Other Insurance Clause and Primary Coverage
March 11, 2013
This case involves two insurers arguing over primary versus excess coverage for a claim against an entity that was insured under policies issued by both insurers. This case is Everest National Insurance Company v. Evanston Insurance Company, 2011 WL 534007.
Evanston Insurance Company and Everest National Insurance Company both filed summary judgment motions over coverage for a slip and fall claim that occurred at the La Villa Apartments. Evanston insured La Villa Apartments and Everest National insured Triangle Landscape & Maintenance, with La Villa named as an additional insured under the Everest policy.
The Evanston policy, under the Other Insurance provision, provided that if any other primary insurance is available to the La Villa Apartments, it is excess insurance and not primary insurance. There is a similar provision in the Everest policy, but the Evanston policy does not name Triangle Landscape as an additional insured, but does name as a blanket additional insured, “all Nevada operations”.

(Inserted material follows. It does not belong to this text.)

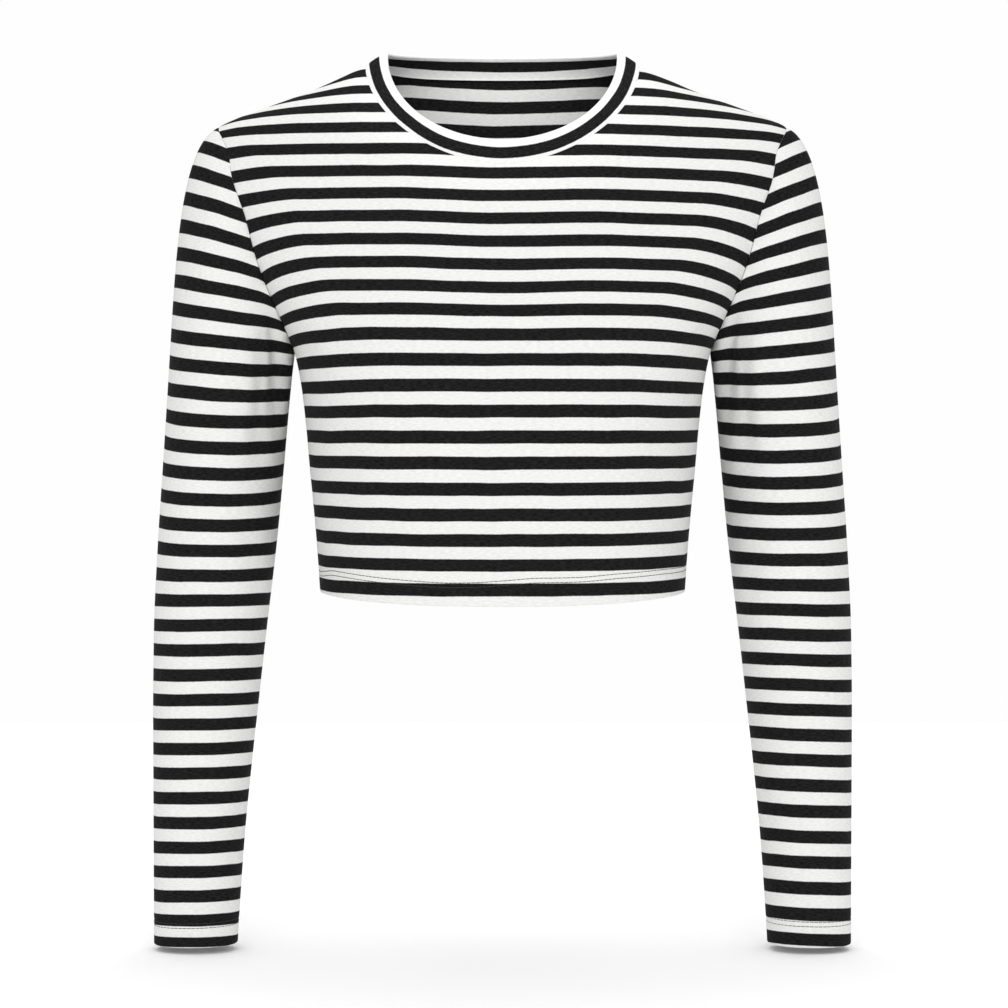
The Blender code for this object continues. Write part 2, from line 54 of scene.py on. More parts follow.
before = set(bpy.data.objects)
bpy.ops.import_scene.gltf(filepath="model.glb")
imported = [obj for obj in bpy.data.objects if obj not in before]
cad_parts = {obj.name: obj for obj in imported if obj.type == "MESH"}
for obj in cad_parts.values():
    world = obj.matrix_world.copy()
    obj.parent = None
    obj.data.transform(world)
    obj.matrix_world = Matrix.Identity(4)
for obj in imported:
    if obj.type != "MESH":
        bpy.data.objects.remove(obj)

The dispute began with a slip and fall on ice that had formed on the sidewalk from sprinklers at the La Villa apartments. The victim sued both La Villa apartments and Triangle Landscape. Triangle had an agreement with La Villa that included checking irrigation clocks one day per week and checking sprinklers 5 days per week. Apparently, because the accident occurred due to ice on the sidewalks presumably from water from the sprinklers, Evanston, the La Villa insurer, tendered the defense to Everest, Triangle's insurer. Everest accepted the tender with a reservation of rights. Subsequently, Everest demanded that Evanston defend La Villa and Evanston refused.
Ultimately, the parties agreed to submit the matter to arbitration. The arbitrators found the La Villa apartments solely responsible and awarded damages in the amount of $300,000, plus interest in the amount of $98,556. Everest paid the judgment. Everest expended $86,260 in attorney fees defending the action and then sought to recover that amount from Evanston as the insurer of La Villa apartment. Evanston seeks a declaration that Everest is solely responsible for the coverage and that it, Evanston, is only responsible for amounts in excess of Everest's policy.
The U.S. District Court in Nevada noted that the question before it was who has coverage and is obligated to pay the judgment and attorney fees.
The substance of Everest's argument is that the language of Evanston's policy, which purports to relegate Evanston's policy to an excess position, requires the liability arise out of Triangle Landscaping's operations; that is, if La Villa apartments are sued because of Triangle's negligence, Evanston would then only be in an excess position. Therefore, because La Villa, not the landscaper, was found to be liable, Everest argues that the excess provision does not apply and Evanston is still the primary insurer of La Villa. Everest contended that, as a general rule, an insured's loss should be equitably distributed among those that share liability for it in direct ratio to the portion each insurer's coverage bears to the total coverage provided by all the insurance policies.
The court found that Evanston did not have sole liability coverage for La Villa; rather, it shared that coverage with Everest. The Other Insurance provisions of both policies come into play then, and the coverage is prorated based upon the total coverage of each policy. The judgment and defense costs are to be shared equally.
The court said that Evanston hangs its hat on its excess provision and the claim that the provision permits Evanston to escape its obligations as the primary carrier for La Villa. The court ruled that the language on which Evanston relies is ambiguous and cannot be applied to permit Evanston to escape its responsibilities as the primary carrier. Evanston was not to be allowed to ignore its obligations. The excess clause in the Evanston policy is not to be honored.
The court ordered Evanston to contribute equally by paying Everest one-half of the judgment and interest and one-half of the attorney fees and costs.
Editor's Note: The U.S. District Court ruled that the Other Insurance clause in the two policies would apply. The provision in both policies provided that where there is more than one policy that provides coverage for any liability, the policies will each contribute equal amounts until the limits have been exhausted. The excess wording in the Evanston policy was looked upon by the court as an escape clause where the insurer appears to offer coverage that in fact evaporates in the presence of other insurance. This was not reasonable to the court and was not permitted by the court.
(Note that this decision by the U.S. District Court for equitable contribution was affirmed by the Ninth Circuit Court of Appeals in October 2012.)